Exercise description ->
Your task is to quote, unchanged, only the lines from the one with "for side in" through the one with "bpy.context.scene.collection.objects.link(empty)", both ends included.

· · ·

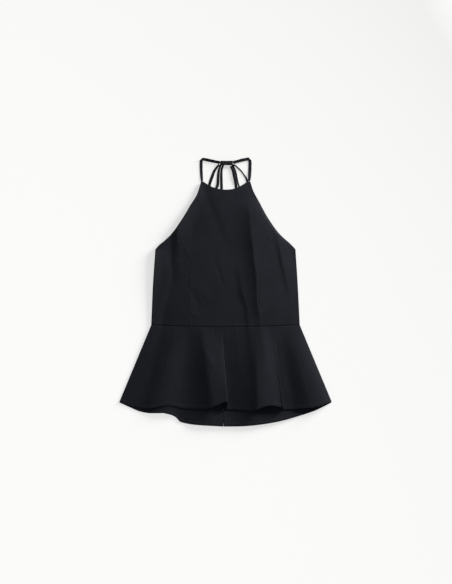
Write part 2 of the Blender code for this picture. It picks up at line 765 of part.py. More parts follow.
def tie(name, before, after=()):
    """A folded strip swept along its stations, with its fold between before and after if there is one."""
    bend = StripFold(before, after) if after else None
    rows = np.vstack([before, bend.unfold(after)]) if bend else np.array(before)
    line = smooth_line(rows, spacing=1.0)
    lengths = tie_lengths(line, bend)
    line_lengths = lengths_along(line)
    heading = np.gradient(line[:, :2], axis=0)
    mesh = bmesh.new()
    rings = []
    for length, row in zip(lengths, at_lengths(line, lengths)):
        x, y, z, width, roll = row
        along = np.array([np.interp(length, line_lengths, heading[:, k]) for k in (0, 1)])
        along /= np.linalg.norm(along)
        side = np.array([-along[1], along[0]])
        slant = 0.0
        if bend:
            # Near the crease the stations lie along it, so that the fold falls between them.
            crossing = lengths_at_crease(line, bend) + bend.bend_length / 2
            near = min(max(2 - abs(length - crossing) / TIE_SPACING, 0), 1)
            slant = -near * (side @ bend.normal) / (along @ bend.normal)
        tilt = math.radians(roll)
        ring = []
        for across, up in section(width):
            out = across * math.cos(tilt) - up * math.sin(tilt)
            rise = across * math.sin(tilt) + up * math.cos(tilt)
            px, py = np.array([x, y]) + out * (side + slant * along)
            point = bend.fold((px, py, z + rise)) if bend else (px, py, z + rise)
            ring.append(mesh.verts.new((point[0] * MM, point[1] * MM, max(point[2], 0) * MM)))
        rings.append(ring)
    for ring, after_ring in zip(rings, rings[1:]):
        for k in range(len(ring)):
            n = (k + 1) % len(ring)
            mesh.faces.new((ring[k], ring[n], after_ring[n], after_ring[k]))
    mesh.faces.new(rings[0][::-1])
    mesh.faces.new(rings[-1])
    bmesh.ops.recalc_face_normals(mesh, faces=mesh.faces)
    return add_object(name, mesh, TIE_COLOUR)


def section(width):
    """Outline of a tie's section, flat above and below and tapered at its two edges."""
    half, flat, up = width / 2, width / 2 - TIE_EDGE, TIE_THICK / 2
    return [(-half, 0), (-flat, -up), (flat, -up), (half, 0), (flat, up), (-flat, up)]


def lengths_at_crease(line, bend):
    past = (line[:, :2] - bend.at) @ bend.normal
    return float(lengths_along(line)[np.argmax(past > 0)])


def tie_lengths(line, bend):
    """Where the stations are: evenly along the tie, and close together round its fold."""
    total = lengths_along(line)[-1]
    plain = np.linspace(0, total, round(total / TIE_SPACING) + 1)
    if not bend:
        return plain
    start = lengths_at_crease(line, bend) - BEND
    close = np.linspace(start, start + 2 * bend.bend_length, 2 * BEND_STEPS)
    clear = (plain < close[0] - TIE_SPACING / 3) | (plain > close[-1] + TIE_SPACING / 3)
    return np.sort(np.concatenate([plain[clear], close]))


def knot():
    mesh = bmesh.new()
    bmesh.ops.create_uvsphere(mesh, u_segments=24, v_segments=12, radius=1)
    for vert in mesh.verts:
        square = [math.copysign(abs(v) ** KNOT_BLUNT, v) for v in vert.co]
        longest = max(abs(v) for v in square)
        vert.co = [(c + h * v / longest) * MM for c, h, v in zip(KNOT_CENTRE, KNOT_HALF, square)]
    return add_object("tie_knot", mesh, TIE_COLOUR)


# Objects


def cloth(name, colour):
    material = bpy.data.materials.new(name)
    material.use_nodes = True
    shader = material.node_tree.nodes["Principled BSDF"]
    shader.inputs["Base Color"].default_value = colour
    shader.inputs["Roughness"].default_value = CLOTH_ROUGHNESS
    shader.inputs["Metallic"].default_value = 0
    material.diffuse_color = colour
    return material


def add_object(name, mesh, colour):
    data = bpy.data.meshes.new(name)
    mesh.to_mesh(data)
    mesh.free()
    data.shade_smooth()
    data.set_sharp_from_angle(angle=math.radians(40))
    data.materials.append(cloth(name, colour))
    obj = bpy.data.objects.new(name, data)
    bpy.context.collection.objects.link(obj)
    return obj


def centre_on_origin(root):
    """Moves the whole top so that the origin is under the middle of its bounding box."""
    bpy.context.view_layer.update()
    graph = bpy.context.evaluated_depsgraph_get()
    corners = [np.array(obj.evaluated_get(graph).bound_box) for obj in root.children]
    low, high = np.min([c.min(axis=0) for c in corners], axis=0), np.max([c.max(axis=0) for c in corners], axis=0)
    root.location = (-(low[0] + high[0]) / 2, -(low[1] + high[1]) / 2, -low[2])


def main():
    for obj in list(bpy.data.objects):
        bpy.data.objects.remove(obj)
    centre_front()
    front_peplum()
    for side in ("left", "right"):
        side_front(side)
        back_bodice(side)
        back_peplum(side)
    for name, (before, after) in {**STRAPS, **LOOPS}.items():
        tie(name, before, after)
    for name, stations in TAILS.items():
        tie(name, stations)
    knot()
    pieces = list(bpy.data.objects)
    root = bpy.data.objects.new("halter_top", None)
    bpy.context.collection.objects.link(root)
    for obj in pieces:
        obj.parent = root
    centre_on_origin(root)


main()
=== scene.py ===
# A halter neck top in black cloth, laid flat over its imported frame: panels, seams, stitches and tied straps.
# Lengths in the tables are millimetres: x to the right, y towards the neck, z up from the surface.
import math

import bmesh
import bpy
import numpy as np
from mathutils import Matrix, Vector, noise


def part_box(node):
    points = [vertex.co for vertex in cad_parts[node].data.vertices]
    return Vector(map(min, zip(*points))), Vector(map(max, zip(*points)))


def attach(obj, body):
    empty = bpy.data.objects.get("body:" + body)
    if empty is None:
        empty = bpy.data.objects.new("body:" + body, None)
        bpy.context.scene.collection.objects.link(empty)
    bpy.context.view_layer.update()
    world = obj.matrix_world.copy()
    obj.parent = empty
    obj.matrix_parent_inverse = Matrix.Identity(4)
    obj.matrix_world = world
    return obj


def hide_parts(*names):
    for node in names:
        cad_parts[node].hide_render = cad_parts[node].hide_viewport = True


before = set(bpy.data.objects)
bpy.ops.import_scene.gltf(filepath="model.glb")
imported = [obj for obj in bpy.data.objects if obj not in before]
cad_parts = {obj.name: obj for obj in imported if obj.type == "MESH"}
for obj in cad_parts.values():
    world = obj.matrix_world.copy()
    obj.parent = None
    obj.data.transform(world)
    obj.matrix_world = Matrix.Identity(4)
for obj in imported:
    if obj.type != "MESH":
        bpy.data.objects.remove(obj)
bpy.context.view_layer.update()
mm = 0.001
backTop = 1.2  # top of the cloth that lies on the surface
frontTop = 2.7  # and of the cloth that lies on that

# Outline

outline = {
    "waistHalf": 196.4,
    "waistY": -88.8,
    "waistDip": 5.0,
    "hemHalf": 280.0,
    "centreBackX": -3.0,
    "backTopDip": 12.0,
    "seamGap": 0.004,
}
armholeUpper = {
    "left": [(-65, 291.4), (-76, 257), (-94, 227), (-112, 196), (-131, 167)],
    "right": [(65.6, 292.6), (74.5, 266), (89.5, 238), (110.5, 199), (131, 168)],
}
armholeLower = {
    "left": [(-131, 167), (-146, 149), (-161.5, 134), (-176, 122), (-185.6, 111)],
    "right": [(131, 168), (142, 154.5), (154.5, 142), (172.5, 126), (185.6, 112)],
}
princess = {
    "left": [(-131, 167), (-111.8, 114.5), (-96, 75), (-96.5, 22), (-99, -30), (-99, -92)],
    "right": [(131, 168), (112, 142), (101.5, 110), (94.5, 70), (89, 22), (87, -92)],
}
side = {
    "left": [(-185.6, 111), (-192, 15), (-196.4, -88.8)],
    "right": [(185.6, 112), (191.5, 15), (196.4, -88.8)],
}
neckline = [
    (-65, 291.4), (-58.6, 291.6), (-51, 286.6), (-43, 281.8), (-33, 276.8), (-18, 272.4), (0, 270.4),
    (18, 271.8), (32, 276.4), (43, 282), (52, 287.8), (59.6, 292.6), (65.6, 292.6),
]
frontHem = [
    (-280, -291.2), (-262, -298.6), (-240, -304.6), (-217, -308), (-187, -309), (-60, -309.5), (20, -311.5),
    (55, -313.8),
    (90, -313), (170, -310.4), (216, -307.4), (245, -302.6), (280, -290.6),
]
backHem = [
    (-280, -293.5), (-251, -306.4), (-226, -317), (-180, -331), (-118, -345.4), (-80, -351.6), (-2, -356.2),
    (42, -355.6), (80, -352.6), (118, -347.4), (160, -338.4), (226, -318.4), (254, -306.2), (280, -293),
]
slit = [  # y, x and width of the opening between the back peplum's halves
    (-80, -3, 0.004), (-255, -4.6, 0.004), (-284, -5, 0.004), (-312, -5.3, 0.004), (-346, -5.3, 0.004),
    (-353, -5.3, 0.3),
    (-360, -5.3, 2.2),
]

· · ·

Response for this exercise ->
    for side in ("left", "right"):
        side_front(side)
        back_bodice(side)
        back_peplum(side)
    for name, (before, after) in {**STRAPS, **LOOPS}.items():
        tie(name, before, after)
    for name, stations in TAILS.items():
        tie(name, stations)
    knot()
    pieces = list(bpy.data.objects)
    root = bpy.data.objects.new("halter_top", None)
    bpy.context.collection.objects.link(root)
    for obj in pieces:
        obj.parent = root
    centre_on_origin(root)


main()
=== scene.py ===
# A halter neck top in black cloth, laid flat over its imported frame: panels, seams, stitches and tied straps.
# Lengths in the tables are millimetres: x to the right, y towards the neck, z up from the surface.
import math

import bmesh
import bpy
import numpy as np
from mathutils import Matrix, Vector, noise


def part_box(node):
    points = [vertex.co for vertex in cad_parts[node].data.vertices]
    return Vector(map(min, zip(*points))), Vector(map(max, zip(*points)))


def attach(obj, body):
    empty = bpy.data.objects.get("body:" + body)
    if empty is None:
        empty = bpy.data.objects.new("body:" + body, None)
        bpy.context.scene.collection.objects.link(empty)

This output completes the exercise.